Financial Glossary
Invoice reconciliation is the systematic process of matching each invoice issued or received against corresponding purchase orders, delivery receipts, payment records, and general ledger entries to confirm that all amounts are accurate, authorized, and properly recorded. It surfaces billing errors, duplicate payments, unrecorded credits, and timing differences before they distort financial statements. The process applies to both accounts payable (vendor invoices coming in) and accounts receivable (customer invoices going out), and it is a foundational control in any month-end close routine.

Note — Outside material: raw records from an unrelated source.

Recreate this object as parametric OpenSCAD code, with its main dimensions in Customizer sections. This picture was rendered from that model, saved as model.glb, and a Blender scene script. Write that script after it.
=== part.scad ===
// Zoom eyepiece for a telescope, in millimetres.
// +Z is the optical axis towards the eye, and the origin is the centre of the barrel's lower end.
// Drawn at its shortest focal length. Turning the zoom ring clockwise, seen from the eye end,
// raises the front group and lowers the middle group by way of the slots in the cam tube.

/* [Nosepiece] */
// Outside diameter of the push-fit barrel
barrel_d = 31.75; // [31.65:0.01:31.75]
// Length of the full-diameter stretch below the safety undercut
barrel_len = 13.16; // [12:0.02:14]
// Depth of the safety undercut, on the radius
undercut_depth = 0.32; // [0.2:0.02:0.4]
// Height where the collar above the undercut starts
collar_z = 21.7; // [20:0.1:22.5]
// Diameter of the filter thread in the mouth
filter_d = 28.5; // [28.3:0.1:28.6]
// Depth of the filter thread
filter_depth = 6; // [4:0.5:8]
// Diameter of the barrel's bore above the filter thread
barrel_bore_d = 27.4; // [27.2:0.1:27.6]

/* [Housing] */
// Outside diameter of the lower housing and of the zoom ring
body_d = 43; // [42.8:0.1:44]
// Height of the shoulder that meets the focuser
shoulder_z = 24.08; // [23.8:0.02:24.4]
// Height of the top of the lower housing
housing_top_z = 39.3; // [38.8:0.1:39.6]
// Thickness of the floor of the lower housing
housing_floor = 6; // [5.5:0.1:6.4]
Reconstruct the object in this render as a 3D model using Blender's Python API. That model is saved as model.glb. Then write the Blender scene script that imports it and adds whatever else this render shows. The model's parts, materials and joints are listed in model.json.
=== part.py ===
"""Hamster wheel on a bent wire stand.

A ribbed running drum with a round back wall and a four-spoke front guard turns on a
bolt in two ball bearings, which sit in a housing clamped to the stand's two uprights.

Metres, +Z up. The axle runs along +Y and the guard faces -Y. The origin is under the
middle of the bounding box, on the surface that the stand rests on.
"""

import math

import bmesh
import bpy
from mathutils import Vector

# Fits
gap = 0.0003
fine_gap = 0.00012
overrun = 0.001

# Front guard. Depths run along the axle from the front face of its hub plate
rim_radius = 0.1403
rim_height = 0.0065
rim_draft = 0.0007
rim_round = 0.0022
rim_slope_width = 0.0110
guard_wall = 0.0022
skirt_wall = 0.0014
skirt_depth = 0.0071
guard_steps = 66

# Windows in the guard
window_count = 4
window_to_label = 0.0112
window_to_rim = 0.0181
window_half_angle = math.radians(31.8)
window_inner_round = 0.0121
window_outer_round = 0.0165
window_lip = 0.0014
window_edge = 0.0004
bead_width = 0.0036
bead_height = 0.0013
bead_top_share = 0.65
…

A marina with 200 boat slip renters bills monthly. After closing a quarter, the bookkeeper runs an invoice reconciliation and discovers that 11 tenants were billed the prior year's rate rather than the current-year rate -- a $150 per slip per month difference -- resulting in $16,500 of undercharged receivables over three months. Without reconciliation, the error persists indefinitely, compressing revenue and creating awkward catch-up conversations with tenants. The reconciliation also flags two vendors where the marina was double-billed for fuel deliveries. By matching invoices to delivery logs and bank debits, the team recovers the overpayment before the vendor's next statement cycle closes, preserving cash and maintaining clean books for the ownership group's quarterly review.
Regular invoice reconciliation is critical for accurate financial reporting, cash flow management, and maintaining good supplier relationships.